Russia put pressure on Transdnestr’s leadership by making it clear
that the former does not support the latter’s independence (although
Moscow was openly sympathetic to the independence referendum in
Transdnestr in 2006, it was merely part of the campaign to put
pressure on Voronin’s government in Moldova). The Kremlin pushed the
republic’s recalcitrant leader Igor Smirnov to accept wide autonomy
within Moldova under international guarantees. There were also ways
to pressure other individual members of Transdnestr’s leadership,
by squeezing their business interests in Russia.

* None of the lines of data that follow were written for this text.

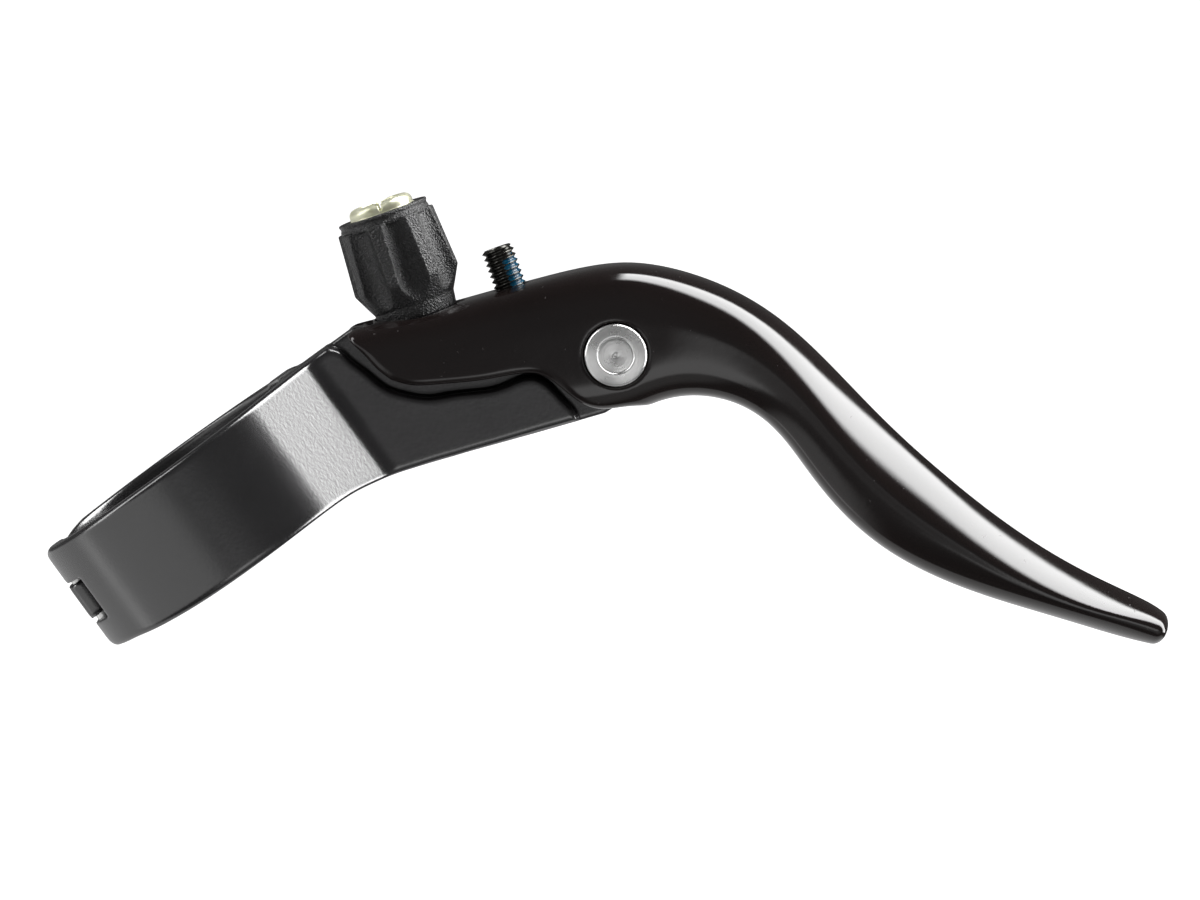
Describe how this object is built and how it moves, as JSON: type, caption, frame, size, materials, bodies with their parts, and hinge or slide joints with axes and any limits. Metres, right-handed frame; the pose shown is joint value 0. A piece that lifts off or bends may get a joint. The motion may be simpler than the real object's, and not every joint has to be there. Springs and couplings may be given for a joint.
{
  "type": "cross-top brake lever",
  "caption": "Cross-top brake lever with hinged handlebar clamp, forked blade, barrel adjuster and reach adjusting screw",
  "frame": {"origin": "centre of the handlebar bore in the clamp", "axes": "+X along the handlebar towards the blade tip, +Y from the bar forward to the lever, +Z along the lever pivot, square to the bar"},
  "size_m": [0.0992, 0.1047, 0.038],
  "materials": {
    "black_satin": "satin black coating on forged aluminium",
    "black_gloss": "gloss black coating on forged aluminium",
    "steel": "turned and zinc plated steel",
    "black_steel": "black oxide steel",
    "yellow_zinc": "pale yellow plated metal",
    "bronze": "sintered bronze",
    "black_plastic": "textured black plastic",
    "nylon": "black nylon",
    "blue_nylon": "blue thread-lock patch",
    "rubber": "black rubber"
  },
  "bodies": {
    "bracket": {"bracket": "black_satin", "clamp_hinge_pin": "steel", "housing_stop_sleeve": "steel", "pivot_bush": "bronze", "thrust_washer_upper": "nylon", "thrust_washer_lower": "nylon"},
    "cap": {"clamp_cap": "black_satin"},
    "bolt_washer": {"clamp_bolt_washer": "black_steel"},
    "bolt": {"clamp_bolt": "black_steel"},
    "lever": {"lever_blade": "black_gloss", "pivot_pin": "steel", "pivot_retaining_washer": "steel", "pivot_retaining_screw": "steel"},
    "adjuster_ring": {"adjuster_oring": "rubber"},
    "adjuster": {"adjuster_barrel": "yellow_zinc", "adjuster_knob": "black_plastic"},
    "reach_screw": {"reach_screw": "black_steel", "reach_screw_lock_patch": "blue_nylon"}
  },
  "joints": [
    {"name": "lever_pivot", "type": "hinge", "parent": "bracket", "child": "lever", "pos_m": [0.01334, 0.05084, 0], "axis": [0, 0, -1], "range_deg": [0, 18]},
    {"name": "clamp_bolt_turn", "type": "hinge", "parent": "bolt_washer", "child": "bolt", "pos_m": [0, 0.0222, -0.01], "axis": [0, 0, -1], "range_deg": [0, 2160]},
    {"name": "clamp_bolt_travel", "type": "slide", "parent": "bracket", "child": "bolt_washer", "axis": [0, 0, -1], "range_m": [0, 0.0048]},
    {"name": "clamp_cap_hinge", "type": "hinge", "parent": "bracket", "child": "cap", "pos_m": [0, -0.0175, 0], "axis": [-1, 0, 0], "range_deg": [0, 5.5]},
    {"name": "adjuster_turn", "type": "hinge", "parent": "adjuster_ring", "child": "adjuster", "pos_m": [-0.00325, 0.03405, 0], "axis": [-0.9584, 0.2854, 0], "range_deg": [0, 1260]},
    {"name": "adjuster_travel", "type": "slide", "parent": "lever", "child": "adjuster_ring", "axis": [-0.9584, 0.2854, 0], "range_m": [0, 0.0035]},
    {"name": "reach_screw_travel", "type": "slide", "parent": "lever", "child": "reach_screw", "axis": [-0.9584, 0.2854, 0], "range_m": [0, 0.0035]}
  ],
  "couplings": [
    {"joint": "clamp_bolt_turn", "follows": "clamp_bolt_travel", "rad_per_m": 7854},
    {"joint": "clamp_cap_hinge", "follows": "clamp_bolt_travel", "rad_per_m": 19.998},
    {"joint": "adjuster_turn", "follows": "adjuster_travel", "rad_per_m": 6283.2}
  ]
}
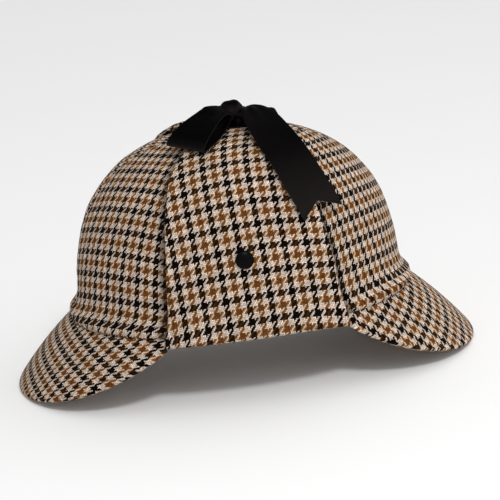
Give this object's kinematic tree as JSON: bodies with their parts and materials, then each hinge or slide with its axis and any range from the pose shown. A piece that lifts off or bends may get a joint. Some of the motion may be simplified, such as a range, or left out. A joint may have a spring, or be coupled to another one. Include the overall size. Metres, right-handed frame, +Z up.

Moscow clearly distinguished the case of Transdnestr from the frozen
conflicts in Abkhazia and South Ossetia. While the latter two breakaway
states are believed to be unlikely ever to agree to wide autonomy
within the Georgian state, Transdnestr was delegated more to the
category of Nagorno-Karabakh, meaning that partition was unfeasible
and indefensible. Unlike Abkhazia or South Ossetia, Transdnestr does
not share a border with Russia, and recognizing its independence or,
worse still, allowing it to join Russia, as some hot heads demanded,
was downright crazy, and the Kremlin never seriously considered it
as an option.

Moscow worked painstakingly for several years to craft a situation
in which both sides in the conflict would see it to be in their
interests to seek a compromise, and would agree to forego at least
part of their demands. And this time around Russia also worked to
keep the other intermediaries in the settlement process, like the
United States and the OSCE, informed about what it was doing to bring
Moldova and Transdnestr to the negotiating table.

Of course, we will make the final judgment when we see the deal get
signed, but it is heartening to know that Russia could be an effective
force for good in the world when it chooses to do so.